Add one inhabitant in the beginning, shifting everything up by one.

unshift :: forall n. Finite (n + 1) -> Maybe (Finite n) Source #

Remove one inhabitant from the beginning, shifting everything down by one. Returns Nothing if the input was the removed inhabitant.

weakenN :: forall n m. n <= m => Finite n -> Finite m Source #

Add multiple inhabitants in the end.

strengthenN :: forall n m. KnownNat m => Finite n -> Maybe (Finite m) Source #

Remove multiple inhabitants from the end. Returns Nothing if the input was one of the removed inhabitants.

shiftN :: forall n m. (KnownNat n, KnownNat m, n <= m) => Finite n -> Finite m Source #

Add multiple inhabitants in the beginning, shifting everything up by the amount of inhabitants added.

unshiftN :: forall n m. (KnownNat n, KnownNat m) => Finite n -> Maybe (Finite m) Source #

Remove multiple inhabitants from the beginning, shifting everything down by the amount of inhabitants removed. Returns Nothing if the input was one of the removed inhabitants.

weakenProxy :: forall n k proxy. proxy k -> Finite n -> Finite (n + k) Source #

strengthenProxy :: forall n k proxy. KnownNat n => proxy k -> Finite (n + k) -> Maybe (Finite n) Source #

shiftProxy :: forall n k proxy. KnownNat k => proxy k -> Finite n -> Finite (n + k) Source #

unshiftProxy :: forall n k proxy. KnownNat k => proxy k -> Finite (n + k) -> Maybe (Finite n) Source #

add :: forall n m. Finite n -> Finite m -> Finite (n + m) Source #

Add two Finites.

sub :: forall n m. Finite n -> Finite m -> Either (Finite m) (Finite n) Source #

Subtract two Finites. Returns Left for negative results, and Right for positive results. Note that this function never returns Left 0.

multiply :: forall n m. Finite n -> Finite m -> Finite (n * m) Source #

Multiply two Finites.

combineSum :: forall n m. KnownNat n => Either (Finite n) (Finite m) -> Finite (n + m) Source #

Left-biased (left values come first) disjoint union of finite sets.

combineZero :: Void -> Finite 0 Source #

Witness that combineSum preserves units: 0 is the unit of +, and Void is the unit of Either.

combineProduct :: forall n m. KnownNat n => (Finite n, Finite m) -> Finite (n * m) Source #

fst-biased (fst is the inner, and snd is the outer iteratee) product of finite sets.

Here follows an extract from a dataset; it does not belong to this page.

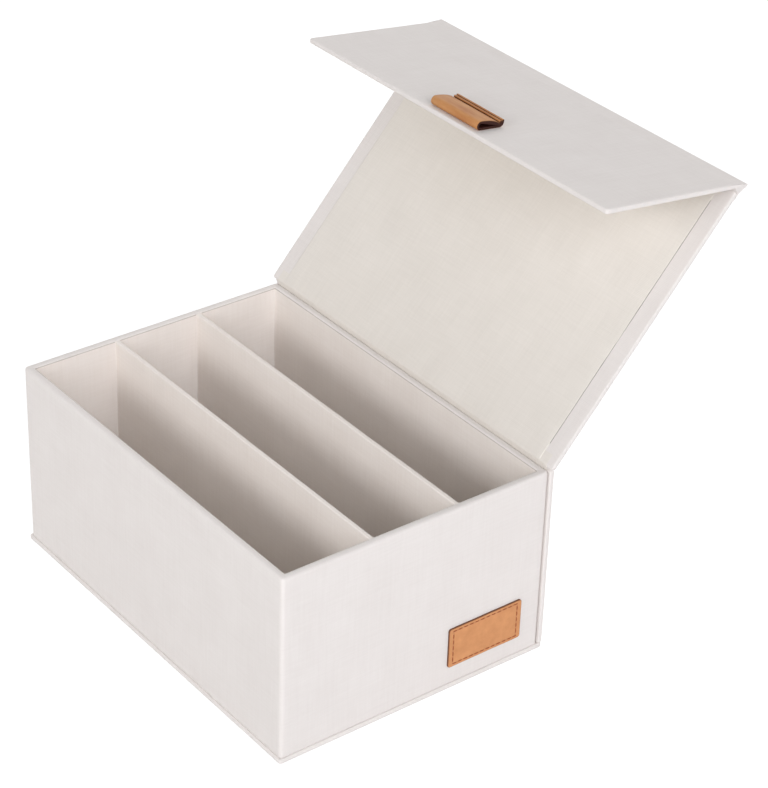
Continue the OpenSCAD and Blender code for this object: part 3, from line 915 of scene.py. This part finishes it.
# the label: a bare leather patch, sewn on all round
label = {
    "length": 49.5, "height": 25.0, "thick": 1.2, "corner": 1.6,
    "middle": (47.05, 26.8),            # along the wall and up
    "edgeRound": 0.3,
    "seamEnds": 3.0, "seamRows": 1.8,   # how far the seam lies in from the edges
    "groove": 0.14,                     # how deep the seam pulls the leather in
    "pitch": 3.8, "stitch": 2.6, "thread": 0.6, "threadRise": 0.25,
}
labelFrame = Matrix(((0, 0, 1, tray["length"] / 2), (1, 0, 0, label["middle"][0]),
                     (0, 1, 0, label["middle"][1]), (0, 0, 0, 1)))


def roundedLoop(width, height, radius):
    # points round a rectangle with round corners, as many at any size
    points = []
    halfX, halfY = width / 2 - radius, height / 2 - radius
    arcs = [arcPoints((sx * halfX, sy * halfY), radius, start, start + 90, 5)
            for sx, sy, start in corners]
    for index, arc in enumerate(arcs):
        count = 40 if index % 2 else 20     # the long sides are cut finer
        goal = arcs[(index + 1) % 4][0]
        points += arc + [arc[-1].lerp(goal, k / count) for k in range(1, count)]
    return points


def makeLabel():
    t, r, groove = label["thick"], label["edgeRound"], label["groove"]
    ex, ey = label["seamEnds"], label["seamRows"]
    # each ring: insets at the ends and at the rows, height, and share of the dark edge colour:
    # edge paint round the cut edge, and darker in the seam's groove
    rings = [(0.2, 0.2, 0.02, 1), (0, 0, 0.1, 1), (0, 0, t - r, 1),
             (r * 0.13, r * 0.13, t - r * 0.5, 0.9), (r * 0.5, r * 0.5, t - r * 0.13, 0.6),
             (r, r, t, 0.25), (r + 0.3, r + 0.3, t, 0),
             (ex - 0.7, ey - 0.6, t, 0), (ex - 0.3, ey - 0.3, t - groove * 0.7, 0.15),
             (ex, ey, t - groove, 0.22), (ex + 0.3, ey + 0.3, t - groove * 0.7, 0.15),
             (ex + 0.7, ey + 0.7, t, 0), (ex + 4, ey + 4, t + 0.05, 0),
             (ex + 8, ey + 8, t + 0.08, 0)]
    points, values = [], []
    for insetX, insetY, z, mark in rings:
        for spot in roundedLoop(label["length"] - 2 * insetX, label["height"] - 2 * insetY,
                                max(label["corner"] - insetY, 0.05)):
            sway = 0.1 * noise.noise(Vector((spot[0] / 8, spot[1] / 8, 3)))
            points.append((spot[0] + sway, spot[1] + sway, z))
            values.append(mark)
    count = len(points) // len(rings)
    return finishMesh("labelPatch", points, bridgeRings(count, len(rings)), labelLeather,
                      None, labelFrame, values)


finishPiece(makeLabel(), "box", "label_leather", "label_patch")


def makeStitchTree():
    # a thread arc on every step along a path, each a little longer or shorter
    tree = bpy.data.node_groups.new("seamStitches", "GeometryNodeTree")
    for way in ("INPUT", "OUTPUT"):
        tree.interface.new_socket("Geometry", in_out=way, socket_type="NodeSocketGeometry")
    curve = addNode(tree, "GeometryNodeMeshToCurve",
                    links={"Mesh": addNode(tree, "NodeGroupInput").outputs[0]})
    spots = addNode(tree, "GeometryNodeCurveToPoints",
                    {"mode": "LENGTH", "Length": label["pitch"] * mm},
                    {"Curve": curve.outputs[0]})
    turned = addNode(tree, "FunctionNodeAlignRotationToVector",
                     {"axis": "X", "pivot_axis": "Z"}, {"Vector": spots.outputs["Tangent"]})
    arc = addNode(tree, "GeometryNodeCurveQuadraticBezier",
                  {"Resolution": 6, "Start": (-0.5, 0, -0.6), "Middle": (0, 0, 1.6),
                   "End": (0.5, 0, -0.6)})
    sized = addNode(tree, "GeometryNodeTransform",
                    {"Scale": (label["stitch"] * mm, 1, label["threadRise"] * mm)},
                    {"Geometry": arc.outputs[0]})
    ring = addNode(tree, "GeometryNodeCurvePrimitiveCircle",
                   {"Resolution": 7, "Radius": label["thread"] / 2 * mm})
    thread = addNode(tree, "GeometryNodeCurveToMesh", {"Fill Caps": True},
                     {"Curve": sized.outputs[0], "Profile Curve": ring.outputs[0]})
    smooth = addNode(tree, "GeometryNodeSetShadeSmooth", links={"Geometry": thread.outputs[0]})
    vary = addNode(tree, "FunctionNodeRandomValue", {"data_type": "FLOAT", 2: 0.88, 3: 1.08,
                                                     8: 5})
    stretch = addNode(tree, "ShaderNodeCombineXYZ", {1: 1.0, 2: 1.0}, {0: vary.outputs[1]})
    copies = addNode(tree, "GeometryNodeInstanceOnPoints",
                     links={"Points": spots.outputs["Points"], "Instance": smooth.outputs[0],
                            "Rotation": turned.outputs[0], "Scale": stretch.outputs[0]})
    real = addNode(tree, "GeometryNodeRealizeInstances", links={0: copies.outputs[0]})
    painted = addNode(tree, "GeometryNodeSetMaterial", {"Material": waxedThread},
                      {"Geometry": real.outputs[0]})
    addNode(tree, "NodeGroupOutput", links={0: painted.outputs[0]})
    return tree


def makeStitches():
    # the thread arcs along the seam, as one mesh
    seam = roundedLoop(label["length"] - 2 * label["seamEnds"],
                       label["height"] - 2 * label["seamRows"], 0.6)
    mesh = bpy.data.meshes.new("labelStitches")
    lift = label["thick"] - label["groove"] + 0.02
    mesh.from_pydata([Vector((x, y, lift)) * mm for x, y in seam],
                     [(k, (k + 1) % len(seam)) for k in range(len(seam))], [])
    piece = newObject("labelStitches", mesh)
    piece.modifiers.new("stitches", "NODES").node_group = makeStitchTree()
    graph = bpy.context.evaluated_depsgraph_get()
    made = bpy.data.meshes.new_from_object(piece.evaluated_get(graph))
    piece.modifiers.clear()
    made.transform(Matrix.Translation(labelFrame.translation * mm)
                   @ labelFrame.to_3x3().to_4x4())
    piece.data = made
    return piece


finishPiece(makeStitches(), "box", "label_leather")
print("label made")

# CAD nodes that keep their shape
for name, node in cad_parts.items():
    node.data.materials.clear()
    node.data.materials.append(nickel if name.endswith("magnets") else greyboard)


def seenDirectly(tree):
    # 1 where the camera sees it, also in a mirror or through glass, and 0 for light
    path = addNode(tree, "ShaderNodeLightPath")
    seen = path.outputs["Is Camera Ray"]
    for name in ("Is Glossy Ray", "Is Transmission Ray"):
        seen = addNode(tree, "ShaderNodeMath", {"operation": "ADD", "use_clamp": True},
                       {0: seen, 1: path.outputs[name]}).outputs[0]
    return seen


# the floor, in metres: a white paper sweep, matt, and seen as plain white
floorHalf, floorDrop = 6.0, 0.0002
floorMesh = bpy.data.meshes.new("floor")
floorMesh.from_pydata([(sx * floorHalf, sy * floorHalf, -floorDrop)
                       for sx, sy, start in corners], [], [(0, 1, 2, 3)])
newObject("floor", floorMesh)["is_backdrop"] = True
floorMaterial = bpy.data.materials.new("whitePaperSweep")
tree = emptyTree(floorMaterial)
matt = addNode(tree, "ShaderNodeBsdfDiffuse", {"Color": (0.8, 0.8, 0.8, 1)})
faint = addNode(tree, "ShaderNodeBsdfDiffuse", {"Color": (0.25, 0.25, 0.25, 1)})
glow = addNode(tree, "ShaderNodeEmission", {"Color": (1, 1, 1, 1), "Strength": 0.9})
seen = addNode(tree, "ShaderNodeAddShader", links={0: faint.outputs[0], 1: glow.outputs[0]})
mixed = addNode(tree, "ShaderNodeMixShader",
                links={0: seenDirectly(tree), 1: matt.outputs[0], 2: seen.outputs[0]})
addNode(tree, "ShaderNodeOutputMaterial", links={0: mixed.outputs[0]})
floorMesh.materials.append(floorMaterial)

scene.world = bpy.data.worlds.new("studio")
tree = emptyTree(scene.world)
# the room's light comes from its walls, with little from straight above
way = addNode(tree, "ShaderNodeTexCoord").outputs["Generated"]
split = addNode(tree, "ShaderNodeSeparateXYZ", links={0: way})
fade = addNode(tree, "ShaderNodeMapRange",
               {"From Min": 0.5, "From Max": 0.95, "To Min": 0.68, "To Max": 0.06},
               {"Value": split.outputs[2]})
ambient = addNode(tree, "ShaderNodeBackground", {"Color": (1, 1, 1, 1)},
                  {"Strength": fade.outputs[0]})
bright = addNode(tree, "ShaderNodeBackground", {"Color": (1, 1, 1, 1), "Strength": 1.0})
mixed = addNode(tree, "ShaderNodeMixShader",
                links={0: seenDirectly(tree), 1: ambient.outputs[0], 2: bright.outputs[0]})
addNode(tree, "ShaderNodeOutputWorld", links={0: mixed.outputs[0]})

lamps = (
    # name, azimuth and elevation in degrees, size m, power W, colour
    ("rightSoftbox", 76, 27, 1.9, 44, (0.95, 0.96, 1.0)),
    ("frontSoftbox", 8, 24, 0.95, 23.6, (1, 1, 1)),
    ("rearSoftbox", -140, 42, 2.2, 25, (1, 1, 1)),
)
aim, lampDistance = Vector((0, 0.04, 0.11)), 3.0    # metres
for name, azimuth, elevation, size, power, colour in lamps:
    data = bpy.data.lights.new(name, "AREA")
    data.shape, data.size, data.energy, data.color = "SQUARE", size, power, colour
    lamp = newObject(name, data)
    a, e = radians(azimuth), radians(elevation)
    away = Vector((sin(a) * cos(e), -cos(a) * cos(e), sin(e)))
    lamp.location = aim + away * lampDistance
    lamp.rotation_mode = "QUATERNION"
    lamp.rotation_quaternion = (-away).to_track_quat("-Z", "Y")

# the photo's camera, as solved from the box's corners: place in mm, axes, and lens in mm
cameraFacts = {
    "place": (969.5, -694.1, 860.5),
    "right": (0.60517, 0.79555, 0.02947),
    "up": (-0.43044, 0.29584, 0.85276),
    "back": (0.6697, -0.52875, 0.52146),
    "lens": 118.81,
}
cameraData = bpy.data.cameras.new("camera")
cameraData.sensor_width = 36
cameraData.lens = cameraFacts["lens"]
camera = newObject("camera", cameraData)
axes = [Vector(cameraFacts[k]).normalized() for k in ("right", "up", "back")]
turn = Matrix([[axes[column][row] for column in range(3)] for row in range(3)])
camera.matrix_world = Matrix.Translation(Vector(cameraFacts["place"]) * mm) @ turn.to_4x4()
scene.camera = camera
scene.view_settings.view_transform = "Standard"

low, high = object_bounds()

combineOne :: () -> Finite 1 Source #

Witness that combineProduct preserves units: 1 is the unit of *, and () is the unit of (,).

combineExponential :: forall n m. (KnownNat m, KnownNat n) => (Finite n -> Finite m) -> Finite (m ^ n) Source #

Product of n copies of a finite set of size m, biased towards the lower values of the argument (colex order).

separateSum :: forall n m. KnownNat n => Finite (n + m) -> Either (Finite n) (Finite m) Source #

Take a Left-biased disjoint union apart.

separateZero :: Finite 0 -> Void Source #

Witness that separateSum preserves units: 0 is the unit of +, and Void is the unit of Either.

Also witness that a Finite 0 is uninhabited.

separateProduct :: forall n m. KnownNat n => Finite (n * m) -> (Finite n, Finite m) Source #

Take a fst-biased product apart.

separateOne :: Finite 1 -> () Source #

separateExponential :: forall n m. KnownNat m => Finite (m ^ n) -> Finite n -> Finite m Source #

Take a product of n copies of a finite set of size m apart, biased towards the lower values of the argument (colex order).

isValidFinite :: forall n. KnownNat n => Finite n -> Bool Source #

Verifies that a given Finite is valid. Should always return True unless you bring the Data.Finite.Internal.Finite constructor into the scope, or use unsafeCoerce or other nasty hacks.